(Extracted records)
— begin —

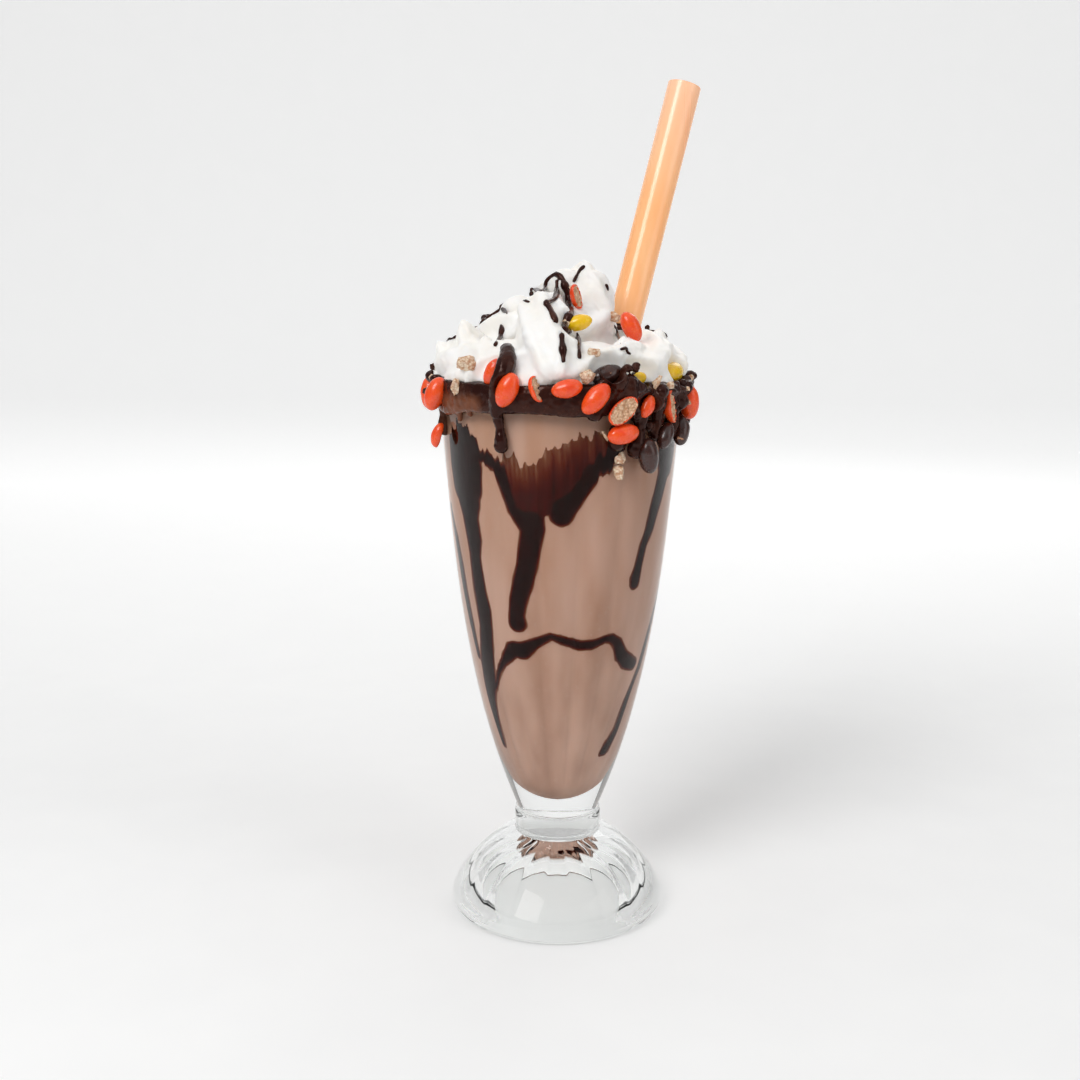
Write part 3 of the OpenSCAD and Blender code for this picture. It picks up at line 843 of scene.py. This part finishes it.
# Drips down the outside: angle, radius, length below the rim
DRIPS = [
    (-28, 2.4, 20), (-70, 2.2, 17), (-62, 1.5, 9), (-52, 1.2, 11), (-44, 1.0, 9), (26, 3, 19), (37, 3.2, 22),
    (48, 3, 17), (63, 3, 16), (80, 2.6, 12), (106, 2.4, 12), (128, 2.6, 17), (152, 2.2, 11), (-177, 2.8, 18),
    (-154, 2.4, 13), (-128, 2.6, 16), (-104, 2.2, 10)]


def round_wall(angle, z, out):
    """A place out from the glass at an angle from the front, in degrees, and a height."""
    a, r = math.radians(angle - 90), float(outer_r(z)) + out
    return (r * math.cos(a), r * math.sin(a), z)


def drip(angle, radius, length):
    """A run of sauce that narrows and then swells to a bead."""
    low = GLASS_H - length + radius
    share = np.linspace(0, 1, 26)
    path = [round_wall(angle + 0.8 * math.sin(5 * s + angle),
                       GLASS_H + 0.5 - (GLASS_H + 0.5 - low) * s, 0.3 * radius)
            for s in share]
    widths = radius * np.interp(share, (0, .3, .68, .88, 1), (1.15, 0.95, 0.62, 1.0, 0.9))
    bead = blob("bead", round_wall(angle + 0.8 * math.sin(5 + angle), low, 0.25 * radius), (radius,) * 3)
    return [tube("drip", path, widths), bead]


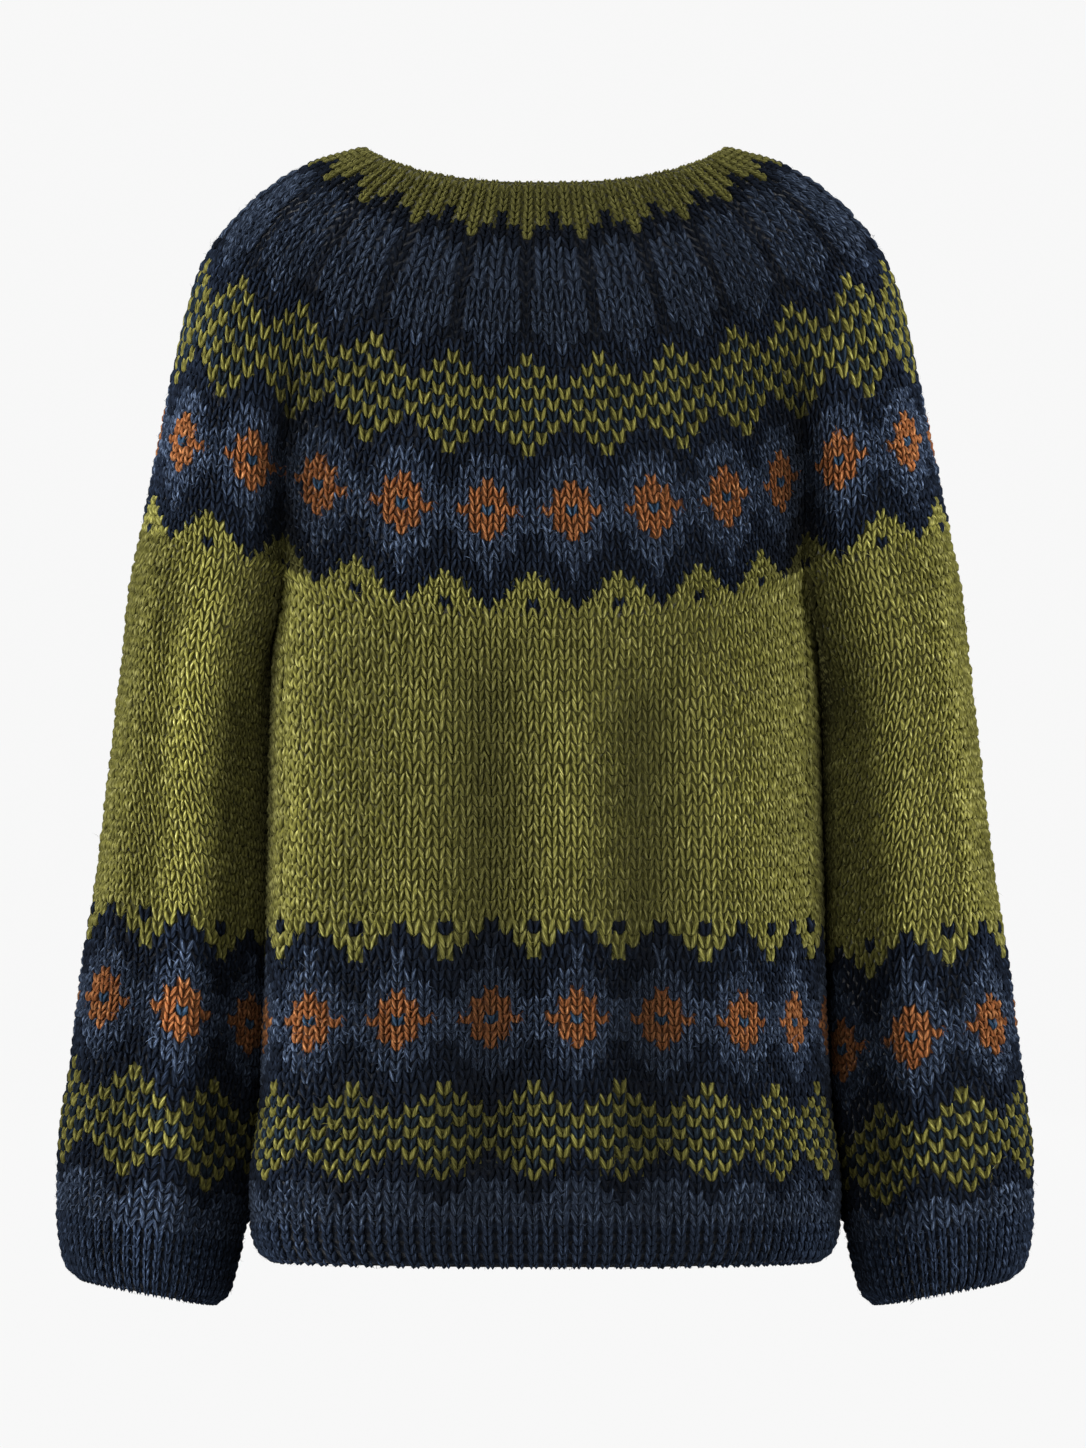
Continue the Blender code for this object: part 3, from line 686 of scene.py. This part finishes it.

— end —

*DIRECTIONS*: What is needed here is an exact reproduction of all the entries.

*TASK RESULT*:
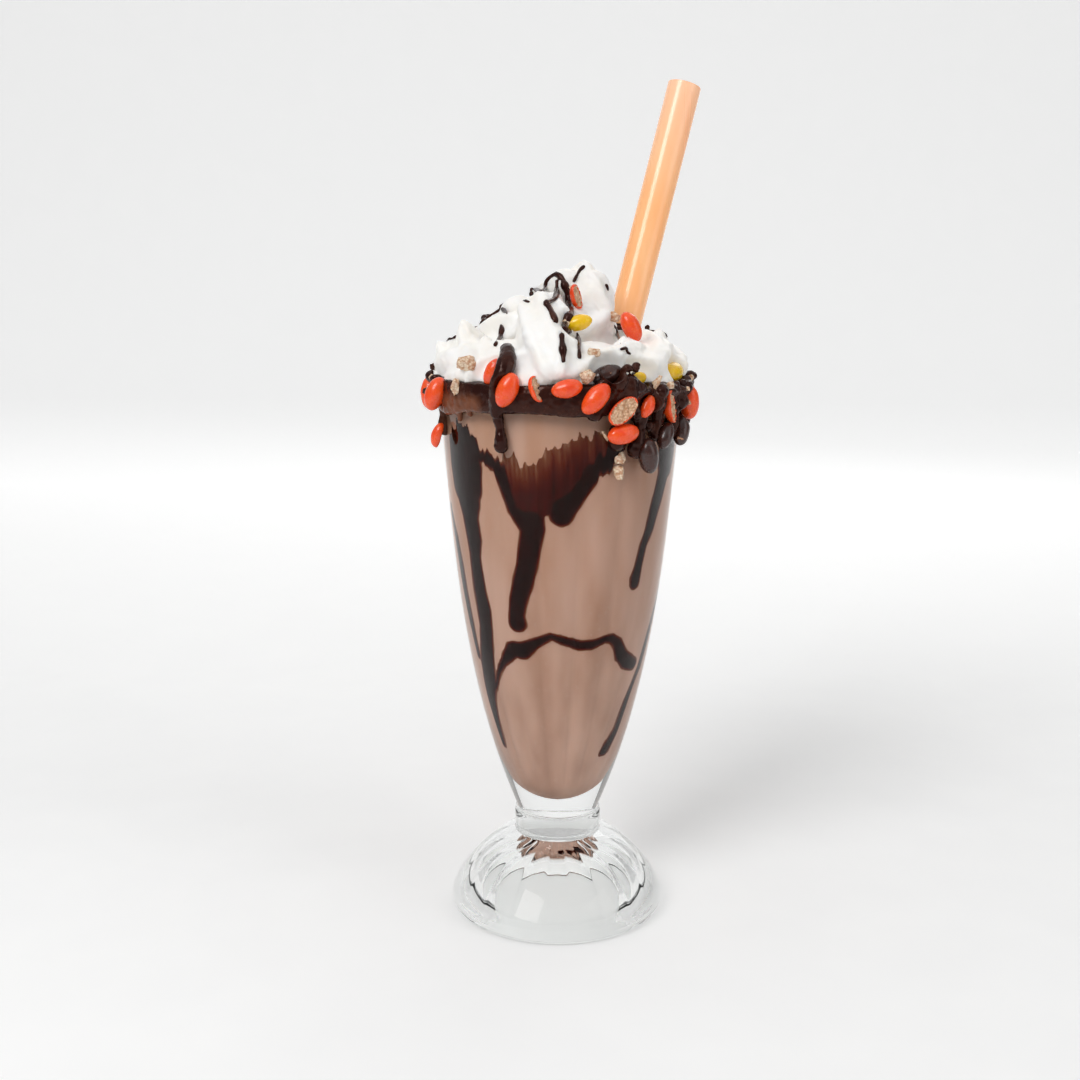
Write part 3 of the OpenSCAD and Blender code for this picture. It picks up at line 843 of scene.py. This part finishes it.
# Drips down the outside: angle, radius, length below the rim
DRIPS = [
    (-28, 2.4, 20), (-70, 2.2, 17), (-62, 1.5, 9), (-52, 1.2, 11), (-44, 1.0, 9), (26, 3, 19), (37, 3.2, 22),
    (48, 3, 17), (63, 3, 16), (80, 2.6, 12), (106, 2.4, 12), (128, 2.6, 17), (152, 2.2, 11), (-177, 2.8, 18),
    (-154, 2.4, 13), (-128, 2.6, 16), (-104, 2.2, 10)]


def round_wall(angle, z, out):
    """A place out from the glass at an angle from the front, in degrees, and a height."""
    a, r = math.radians(angle - 90), float(outer_r(z)) + out
    return (r * math.cos(a), r * math.sin(a), z)


def drip(angle, radius, length):
    """A run of sauce that narrows and then swells to a bead."""
    low = GLASS_H - length + radius
    share = np.linspace(0, 1, 26)
    path = [round_wall(angle + 0.8 * math.sin(5 * s + angle),
                       GLASS_H + 0.5 - (GLASS_H + 0.5 - low) * s, 0.3 * radius)
            for s in share]
    widths = radius * np.interp(share, (0, .3, .68, .88, 1), (1.15, 0.95, 0.62, 1.0, 0.9))
    bead = blob("bead", round_wall(angle + 0.8 * math.sin(5 + angle), low, 0.25 * radius), (radius,) * 3)
    return [tube("drip", path, widths), bead]


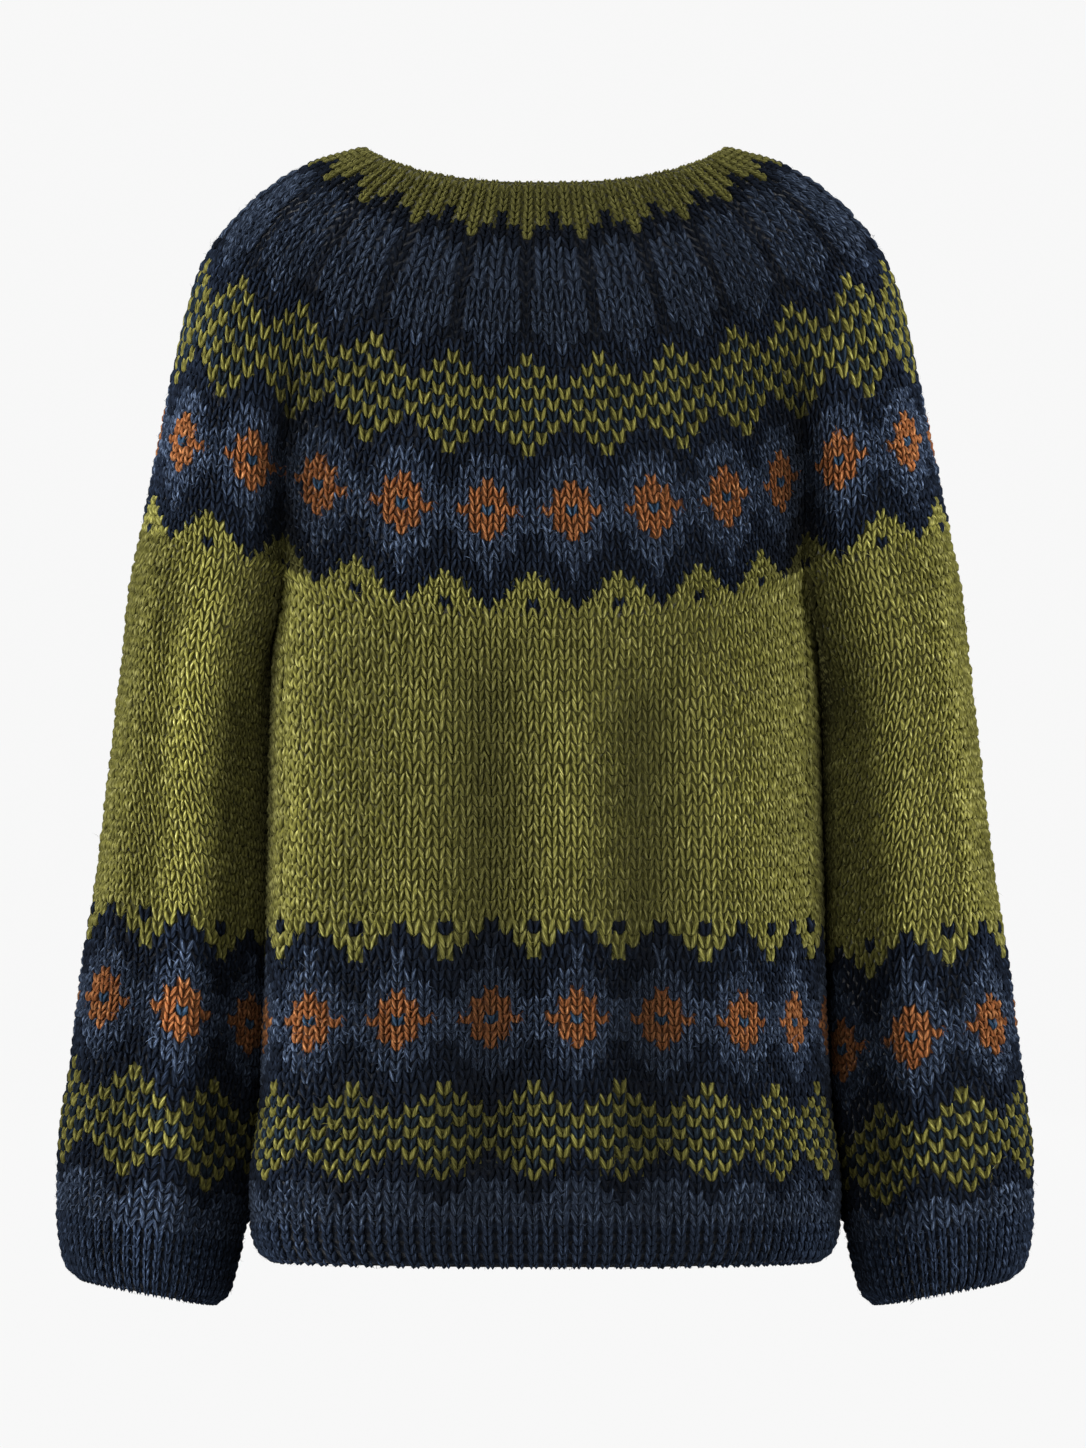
Continue the Blender code for this object: part 3, from line 686 of scene.py. This part finishes it.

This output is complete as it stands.